A study of the material submitted does not, in our opinion, controvert the material averments of the affidavits submitted in support of the motion for a summary judgment of dismissal. These affidavits affirmatively aver that none of the defendants ever moved into possession or assumed any control or ownership of any part or portion of the property owned by the Vialls. Further, they had not entered into an agreement, either oral, written or otherwise, to purchase any property from the Vialls. They further aver that they have paid no consideration and have signed no contract. It appears to us that no contract came into existence and, therefore, no breach of contract occurred upon which liability for damages could be premised.

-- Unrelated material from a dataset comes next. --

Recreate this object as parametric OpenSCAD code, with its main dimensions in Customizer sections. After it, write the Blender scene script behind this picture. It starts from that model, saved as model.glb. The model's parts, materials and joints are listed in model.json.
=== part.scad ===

In view of this determination we find that the trial court was correct in dismissing the action. Whether it did so for the right reasons we do not know. We see no reason, under the circumstances, to pass on the legal question presented by the specifications of error and the arguments presented as it would not be determinative of the case. Should the third affirmative defense be stricken from the answer there would still remain for determination the remaining affirmative defenses and the general denial contained in the answers to the plaintiffs' complaint. Because the defendants' motion for a summary judgment of dismissal is not premised on the third affirmative defense that the contract, if any, would be null, void and contrary to public policy, we cannot assume that the trial court based its decision on that theory but, in the interest of expediting justice, we affirm the summary judgment for the reasons set forth herein. The granting of defendants' summary judgment for dismissal makes the issue raised by the Vialls' motion moot.

*189 Summary judgment of dismissal is affirmed.